2. Des chiffrages du PLFSS reposant sur l'hypothèse que seulement la moitié environ des assurés concernés décident de partir plus tôt à la retraite
La mesure a été simulée par la Caisse nationale d'assurance vieillesse (Cnav) au moyen du modèle de microsimulation Prisme37(*).
Lors de son audition par la commission le 29 octobre 2025, le directeur général de la Cnav a souligné que ces simulations s'appuyaient sur des hypothèses comportementales, par nature en partie conventionnelles. En effet, si un recul de l'âge d'AOD suscite mécaniquement un recul des départs, l'effet de son anticipation dépend du comportement des salariés.
Ainsi, les chiffrages du Gouvernement s'appuient sur l'hypothèse qu'environ la moitié des personnes concernées ne décaleraient pas leur âge de départ à la retraite. Si elles décalaient toutes leur départ, le coût serait à peu près double38(*).
L'importance des hypothèses
comportementales,
selon l'évaluation préalable
« Parmi les hypothèses comportementales retenues, il est fait l'hypothèse que même avec une baisse de l'AOD et de la DAR, tous les assurés n'anticiperaient pas leur liquidation.
- En effet, les assurés souhaitant partir avec le taux plein pourraient ne plus remplir la condition de durée d'assurance requise en avançant l'âge légal de départ à la retraite et donc renoncer à une anticipation de leur liquidation.
- De même, certains assurés moins sensibles à l'AOD pourraient ne pas anticiper leur départ, comme les personnes qui surcotent ou les assurés partant à l'âge du taux plein (AAD39(*)).
- Au sein de la génération 1964, les assurés des premiers déciles de pension sont concernés par une hausse de leur pension moyenne à la liquidation de 0,2 % environ. Cette génération serait concernée par une baisse de la DAR permettant aux assurés liquidant avec décote, plus représentés dans les premiers déciles de pension, d'améliorer leur pension grâce à une proratisation plus favorable et un nombre de trimestres manquants moins élevé. Dans les déciles plus élevés la pension moyenne diminuerait en revanche de 0,2 % environ.
- Les assurés avançant leur départ valideraient moins de trimestres, cumuleraient moins de points dans les régimes complémentaires et verraient potentiellement leur salaire annuel moyen (SAM) diminuer. »
Source : Évaluation préalable de l'article 45 bis du PLFSS
* 34 Qui équilibre le régime de retraite de la fonction publique d'État.

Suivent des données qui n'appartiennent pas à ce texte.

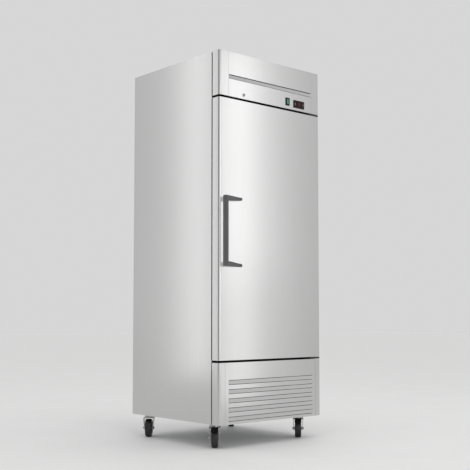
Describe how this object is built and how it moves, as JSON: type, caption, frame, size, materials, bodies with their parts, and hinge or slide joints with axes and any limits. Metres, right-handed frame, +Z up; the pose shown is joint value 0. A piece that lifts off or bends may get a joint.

* 35 Selon le directeur général de la Cnav, « il est possible ou non d'inclure le dispositif lié aux carrières longues. L'effet comportemental est, dans ce cas, très important. On atteint alors potentiellement un coût de 400 millions d'euros en 2026 et 1,8, voire 1,9 milliard d'euros en 2027 » (audition par la commission des affaires sociales du Sénat, 29 octobre 2025).
Selon la direction de la sécurité sociale, « le champ correspond bien au champ système de retraite tous régimes. Le chiffrage de 400 millions d'euros en 2026 et 1,8 milliard d'euros en 2027 correspondait à un scenario qui incluait notamment les départs anticipés, qui n'est finalement pas le scénario qui a été retenu pour la lettre rectificative. [...] Un coût de 400 millions d'euros en 2026 correspondrait à l'application de la réduction de la durée d'assurance requise pour l'ensemble des départs sur l'ensemble de l'année 2026 pour les personnes des générations 1964 et 1965 et une suspension de la progression de l'âge d'ouverture des droits pour l'ensemble des personnes y compris celles relevant des catégories actives et superactives » (réponse à la rapporteure générale et au rapporteur de la branche vieillesse).
* 36 Selon le directeur général de la Cnav, « si l'on s'intéresse à l'effet sur toutes les administrations publiques, c'est la direction générale du Trésor qui réalise les chiffrages : ainsi l'on atteint 3 milliards d'euros. » (audition par la commission des affaires sociales du Sénat, 29 octobre 2025).
* 37 Projection des RetraItes, Simulations, Modélisation et Evaluations.
* 38 « Le nombre d'assurés concernés par la suspension dépendra des comportements : en année pleine, selon l'hypothèse maximale, 400 000 assurés prendraient leur retraite plus tôt ; selon nos hypothèses comportementales, ce serait seulement 250 000 personnes. Nos hypothèses de comportement restent cependant fragiles, car il est rare que l'on s'intéresse à une réduction de l'âge de départ à la retraite. [...] [En fonction de] l'analyse comportementale [,] les chiffres peuvent passer du simple ou double. Notre hypothèse centrale est qu'un assuré sur deux va anticiper son départ. Si tous les assurés anticipent leur départ, le coût sera double. Entre tout ou rien, la vérité est sans doute entre les deux » (Renaud Villard, directeur général de la Cnav, audition par la commission des affaires sociales du Sénat le 29 octobre 2025).
* 39 Note de la rapporteure générale : il s'agit de l'âge d'annulation de la décote, fixé à 67 ans.